息子は4年間、まともに通学が出来ておらず家で過ごしていたので、ことさらに、それらの外的刺激には慣れていない。そこを克服するのにこれから一体どれくらいの時間がかかるのかはわからない。でも、出来ていないことに目を向けるのではなく、ほんの数ミリずつでも前に進んでいることに目を向けていこうといつも心に決めている。

彼は自分の想いを言葉にすることがとても苦手である。頭の中ではきっとぐるぐると色んなことを考えてはいるのだろうが、それをアウトプットする機能が極端に弱い。うまく言えない感情を自分の中に持て余して、その苛立ちから、時には叫んだり物を投げたりが続くことがある。

今までも、ピクトグラムの視覚化を使ったり、一緒に絵を書いて説明してみたり、できる限りの工夫はしてきたつもりだが、IQの高い自閉症の子供にとっては、特に思春期ともなってくると、それらは「子供っぽいもの」と受け取り嫌がるようになり、あまり効果は期待出来ない。

それでも、数ミリずつ前に進んでいる。

今までは、次回の学校の予定など、とても話しに出来なかった。「学校」という言葉を私たちが口にしようものなら途端に怒り始めていた。

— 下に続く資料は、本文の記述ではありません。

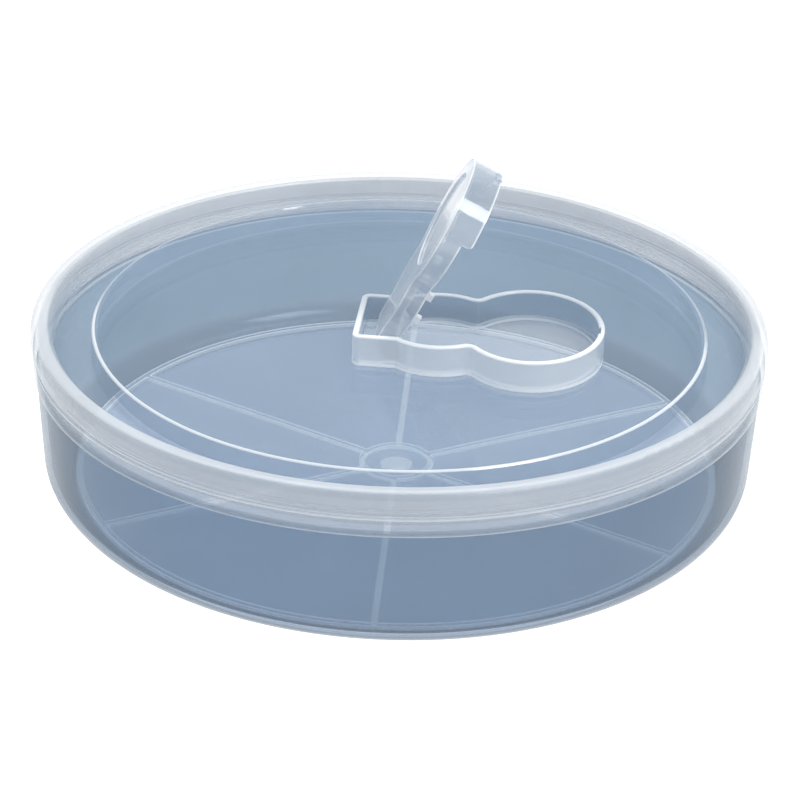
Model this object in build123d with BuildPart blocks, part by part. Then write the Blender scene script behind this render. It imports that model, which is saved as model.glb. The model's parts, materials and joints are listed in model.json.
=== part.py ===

過去の3つの学校でのトラウマ的経験が、彼の「学校」という言葉や場所に対する拒否反応、防御反応を構築してしまったとも言えるのかもしれないし、残念なことにそれは当然の反応だ。

ところが、今回の療育施設に移ってから、彼の中に少しずつ変化が見え始めている。夜寝る前に「明日は学校の日?」と自分から確認する日が増えてきたのだ。

たとえ結果的に学校に行けなかった日であったとしても、とりあえずは朝起きて行こうとする姿勢を見せる。そんな日は、行きたい気持ちはあるけれども、結局起きて朝ごはんが決められず(息子は酷い偏食である)、その続きの行動が出来ずに、折り合いが難しくなって布団に潜り込んでしまう。

でも、そんな時でも、今のところ「行きたくない」とか「学校は嫌だ」とは言ったことはないし、そこで朝から怒って暴れたり叫んだりすることもなくなってきた。

私はそんな小さな前進をとてもとても嬉しく思う。

彼はこの先、もしかしたら自立して1人で生活していくことはできないかもしれない。それでも、ひとつでも何か自分の自信を取り戻せること、また自分で出来ないことを知り、誰かに助けを求めることが出来るようになれること、あわよくば自分以外の同じ境涯の子供達と交流が出来て支え合えること、そんなことをほんの少しでも身に付けていくことが出来ればそれだけで充分だと思っている。

まだ、始まったばかり。そして、この先もどうなっていくのか見えないことばかり。それでも、息子は間違えなくゆっくり自分のペースで前に進んでいる。どんな方向に進んで行こうとも、先を明るくみて、彼の進む未来に光が見つけられることを信じて、そして出来るようになっていることに目を向けながら、これから先も見守って行きたいと思う。